I don’t think that Sorkin will reflect that lack of showmanship and excitement in his movie. In fact, I expect him to put a lot in that segment that shouldn’t, that couldn’t have happened in 2001. I actually think this is what the success of his script boils down to: the sum of the choices he will have to make, because of the format he’s chosen. There’s a very high bar for him to make good ones. My hat’s off to him if he manages to give birth to a masterpiece within these self-imposed constraints.
The two Jobs movies were not born under the same star.
One was conceived in 2011, after Steve’s resignation but before his passing. It is an independent movie whose creators come mostly from TV and have no track record with feature-length films, including its lead star, Ashton Kutcher, who started out as a model. It will premiere at the Sundance Film Festival, the first choice for most independent features. The other is based on Walter Isaacson’s authorized biography. The book was written with Jobs’s full cooperation, but it was rushed to market after his death, to successfully become one of the best selling books of the year. Very soon afterwards, the rights were sold to major studio Sony Pictures for a couple million dollars. One of Hollywood’s most highly-regarded writers was put in charge of drafting its scripts. It will certainly be introduced with a huge media campaign à la Hollywood.
Here comes a paradox.
On the one hand, history suggests that movies in the hands of major studios tend to feature high-profile movie starts, be overkill in production values, and unimaginative with their narrative. On the other hand, independent cinema tries to compensate its lack of visual debauch and its usually obscure cast (due to scarce funds) by being more audacious with its subject matters and plots.

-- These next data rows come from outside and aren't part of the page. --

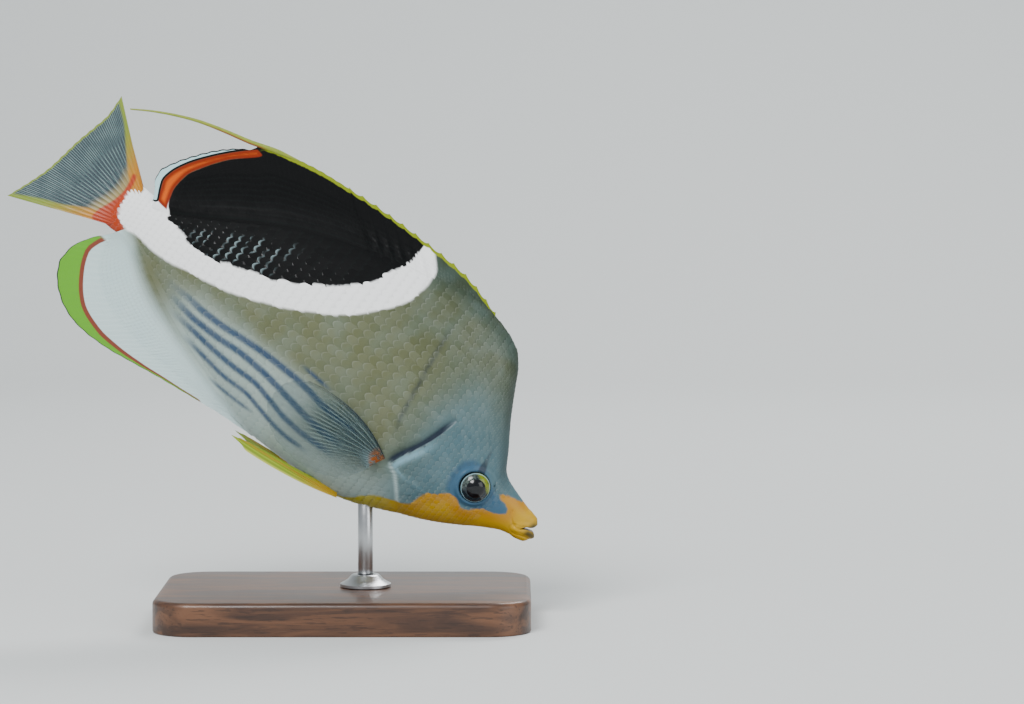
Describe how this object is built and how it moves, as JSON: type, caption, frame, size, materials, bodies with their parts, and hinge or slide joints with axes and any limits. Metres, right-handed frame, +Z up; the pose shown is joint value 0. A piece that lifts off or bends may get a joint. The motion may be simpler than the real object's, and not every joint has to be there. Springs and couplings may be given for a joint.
{
  "type": "butterflyfish display model",
  "caption": "Life-size blackblotch butterflyfish with a trailing dorsal filament, swimming nose-down and held over a flat display base by a short rod.",
  "frame": {"origin": "centre of the display base's underside, on the surface that it stands on", "axes": "+Z up, +X the way the fish's nose points as it swims head down, +Y towards the fish's left flank; the fish's middle plane is y = 0"},
  "size_m": [0.1767, 0.082, 0.1749],
  "materials": {
    "face_skin": "moist scaled skin, grey-blue",
    "flank_skin": "moist scaled skin, olive-grey",
    "yellow_skin": "moist skin, golden yellow",
    "white_skin": "moist scaled skin, white",
    "black_skin": "moist scaled skin, black",
    "clear_fin": "thin clear membrane with pale rays",
    "eye": "glossy, black pupil in a gold and blue iris",
    "dark_wood": "satin varnish",
    "steel": "satin"
  },
  "bodies": {
    "root": {"head": "face_skin", "lower_jaw": "yellow_skin", "gill_cover_left": "face_skin", "gill_cover_right": "face_skin", "eye_left": "eye", "eye_right": "eye", "trunk": "flank_skin", "tail_stalk": "white_skin", "dorsal_fin_spiny": "yellow_skin", "dorsal_fin_soft": "black_skin", "dorsal_filament": "yellow_skin", "anal_fin": "white_skin", "tail_fin": "clear_fin", "pectoral_fin_left": "clear_fin", "pectoral_fin_right": "clear_fin", "pelvic_fin_left": "yellow_skin", "pelvic_fin_right": "yellow_skin", "stand_base": "dark_wood", "stand_collar": "steel", "stand_rod": "steel"}
  },
  "joints": []
}
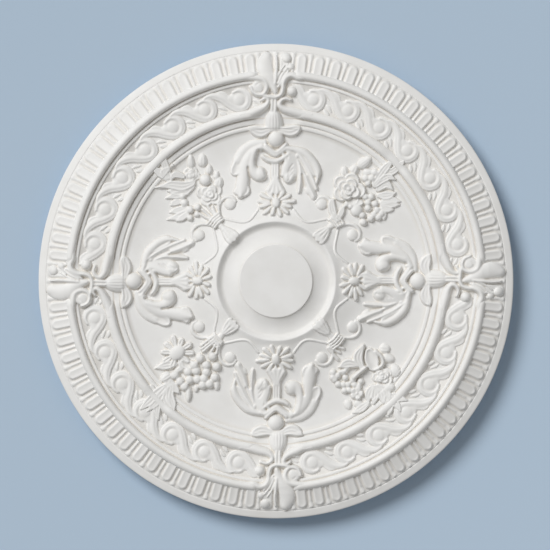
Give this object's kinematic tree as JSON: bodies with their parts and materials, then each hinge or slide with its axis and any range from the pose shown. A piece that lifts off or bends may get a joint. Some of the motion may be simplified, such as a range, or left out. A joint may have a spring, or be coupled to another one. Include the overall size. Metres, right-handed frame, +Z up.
{
  "type": "ceiling rose",
  "caption": "Large round cast ceiling rose with a fluted rim, a band of running scrolls, leaf ornaments on the axes, flower bouquets on the diagonals and a flat seat in the middle.",
  "frame": {"origin": "centre of the flat back, which lies against the ceiling", "axes": "+Z up, out of the back into the ceiling, so the carved face looks down along -Z; the top of the picture is towards -Y and its right is towards +X"},
  "size_m": [0.84, 0.84, 0.05],
  "materials": {
    "white_casting": "matte off-white primer over a smooth casting"
  },
  "bodies": {
    "root": {"ceiling_rose": "white_casting"}
  },
  "joints": []
}
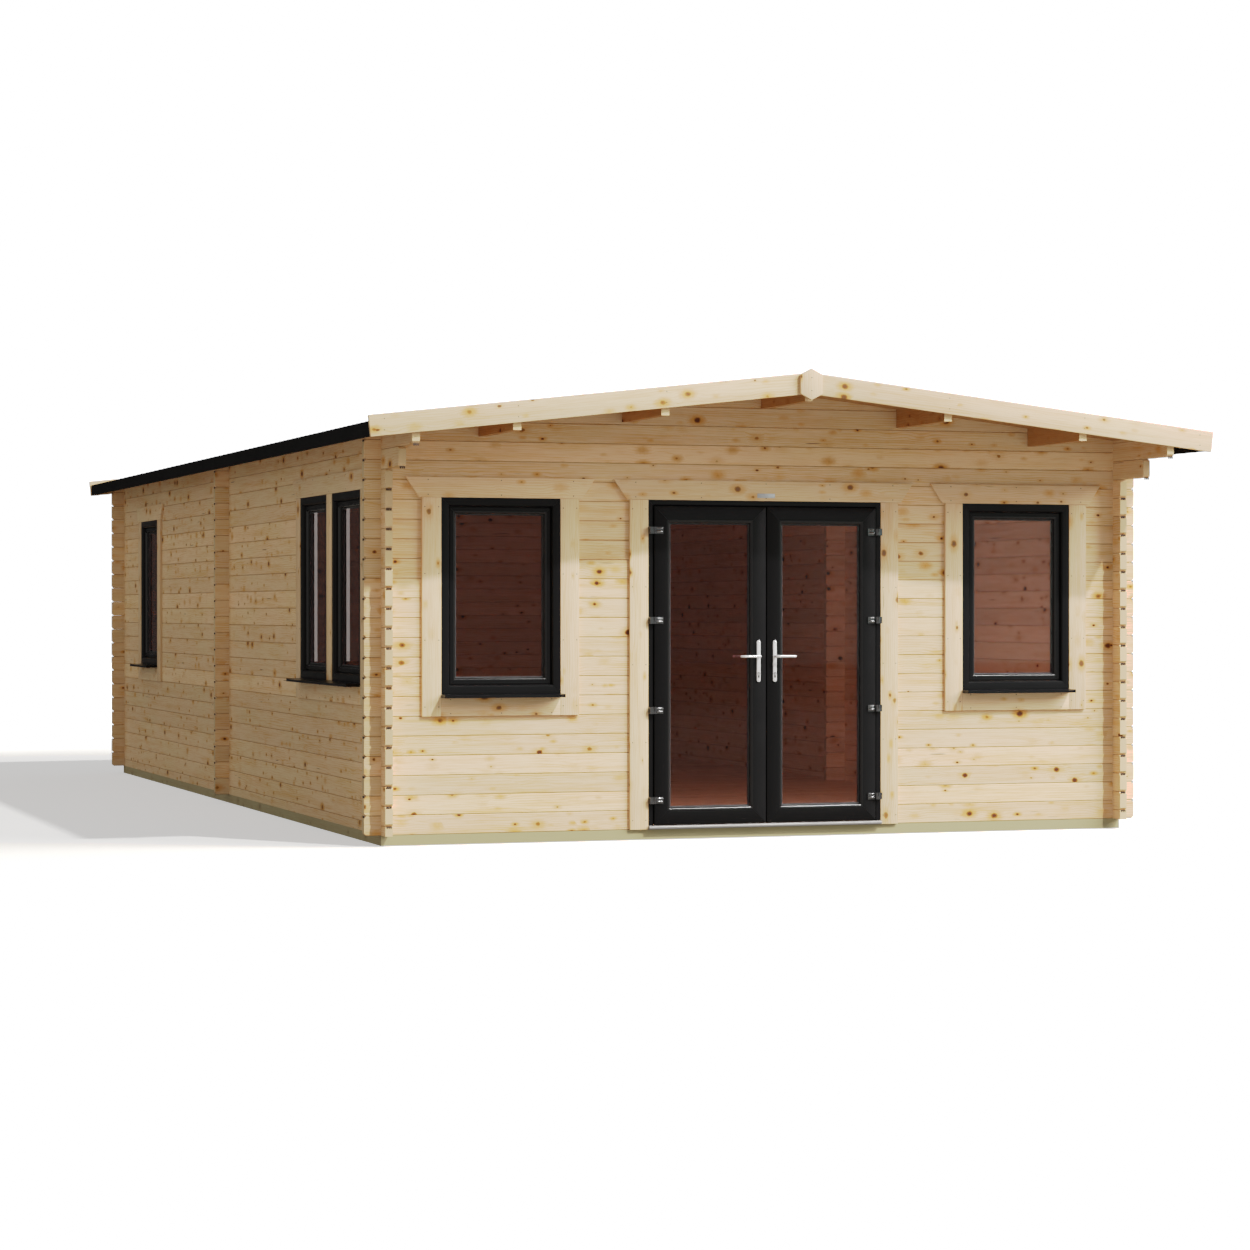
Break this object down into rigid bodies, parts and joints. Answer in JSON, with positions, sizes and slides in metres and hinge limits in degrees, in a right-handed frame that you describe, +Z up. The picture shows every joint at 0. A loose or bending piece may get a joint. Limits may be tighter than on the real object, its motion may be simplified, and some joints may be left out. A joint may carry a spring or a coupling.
{
  "type": "log cabin",
  "caption": "Log cabin with interlocking corners, low gabled felt roof, black-framed windows and glazed outward double doors.",
  "frame": {"origin": "middle of the plan at ground level, on the underside of the middle bearer, where the ground_face mount is", "axes": "+X to the right along the front wall as seen by someone facing the doors, +Y from the front wall to the back wall, +Z up"},
  "size_m": [5.25, 9.622, 2.7516],
  "materials": {
    "pine_log": "planed spruce, light cream with orange-brown knots and fine grain",
    "pine_beam": "planed spruce beam, light cream",
    "roof_board": "planed spruce boards, light cream",
    "floor_board": "planed spruce boards",
    "barge_board": "planed spruce, pale cream",
    "trim_board": "planed spruce, pale cream",
    "fascia_board": "board covered in black felt",
    "treated_bearer": "pressure treated softwood, grey green",
    "roof_felt": "black mineral felt, matte",
    "black_frame": "near black foiled plastic, satin with a fine grain",
    "black_cill": "near black plastic, satin",
    "bronze_glass": "clear double glazing that looks reddish brown",
    "threshold_metal": "satin aluminium",
    "hinge_metal": "dark grey satin",
    "bright_handle": "polished"
  },
  "bodies": {
    "cabin": {"base_bearers": "treated_bearer", "floor_boards": "floor_board", "front_wall_left": "pine_log", "front_wall_right": "pine_log", "front_gable": "pine_log", "back_wall": "pine_log", "left_wall_front": "pine_log", "left_wall_back": "pine_log", "right_wall_front": "pine_log", "right_wall_back": "pine_log", "mid_stub_left": "pine_log", "mid_stub_right": "pine_log", "ridge_purlin": "pine_beam", "side_purlins": "pine_beam", "roof_boards_left": "roof_board", "roof_boards_right": "roof_board", "roof_felt_left": "roof_felt", "roof_felt_right": "roof_felt", "eave_fascias": "fascia_board", "barge_boards_front": "barge_board", "barge_boards_back": "barge_board", "apex_blocks": "barge_board", "window_frames_front": "black_frame", "window_frames_side": "black_frame", "window_sashes_front": "black_frame", "window_sashes_side": "black_frame", "window_glass_front": "bronze_glass", "window_glass_side": "bronze_glass", "window_cills": "black_cill", "window_trims_front": "trim_board", "window_trims_side": "trim_board", "door_frame": "black_frame", "door_trims": "trim_board", "door_threshold": "threshold_metal", "frame_hinges": "hinge_metal"},
    "left_leaf": {"door_leaf_left": "black_frame", "door_glass_left": "bronze_glass", "leaf_hinges_left": "hinge_metal", "handle_plates_left": "bright_handle"},
    "right_leaf": {"door_leaf_right": "black_frame", "door_glass_right": "bronze_glass", "leaf_hinges_right": "hinge_metal", "handle_plates_right": "bright_handle"},
    "left_lever": {"handle_lever_left": "bright_handle"},
    "right_lever": {"handle_lever_right": "bright_handle"}
  },
  "joints": [
    {"name": "left_leaf_hinge", "type": "hinge", "parent": "cabin", "child": "left_leaf", "pos_m": [-0.713, -4.37, 1.03], "axis": [0, 0, -1], "range_deg": [0, 100]},
    {"name": "right_leaf_hinge", "type": "hinge", "parent": "cabin", "child": "right_leaf", "pos_m": [0.713, -4.37, 1.03], "axis": [0, 0, 1], "range_deg": [0, 100]},
    {"name": "left_lever_turn", "type": "hinge", "parent": "left_leaf", "child": "left_lever", "pos_m": [-0.052, -4.3245, 1.082], "axis": [0, -1, 0], "range_deg": [0, 40], "stiffness_Nm_per_rad": 2, "springref_deg": -22.92},
    {"name": "right_lever_turn", "type": "hinge", "parent": "right_leaf", "child": "right_lever", "pos_m": [0.052, -4.3245, 1.082], "axis": [0, 1, 0], "range_deg": [0, 40], "stiffness_Nm_per_rad": 2, "springref_deg": -22.92}
  ]
}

This is not what we’re starting to see here. The independent movie has a movie star in its own right. And from the first images we’ve seen, the production values seem to be impeccable. The costumes and sets are almost perfect reproductions of the 1980s and the early days of Apple. Kutcher was even cast probably for the reason that he looks so much like young Steve Jobs! But his talent at impersonating our hero will have to be tested. I have honestly never watched anything from his filmography, and in fact, I had never heard of him before he was picked for JOBS. So I can’t judge him before I see the movie. However, I can’t help but hear a lot of bad rap, especially along the lines of “almost anything can be played by actors —except intelligence”. I will give Kutcher the benefit of the doubt, but this is definitely the fear: perfect form, and no substance, a movie that looks like a documentary but misses the essence of its main character. I hope this isn’t the way JOBS will go down into history.
The Sony movie is also breaking clichés on cinema. We’ll have to see if Sorkin’s plan is followed through by the studio, but if so, needless to say that the narrative of the movie will be quite unconventional. That’s right —a lot less conventional than its independent counterpart! It will be the big production that takes the most risk. I still have my doubts as to what Sorkin can make of the Steve Jobs story. Will he —can he— get it? Again, the final word will come when both movies are out. But the outcome might be quite unlike what one could have expected!
Needless to say, I am quite excited by the prospect of watching and reviewing those two movies. Please, dear moviemakers, hurry up!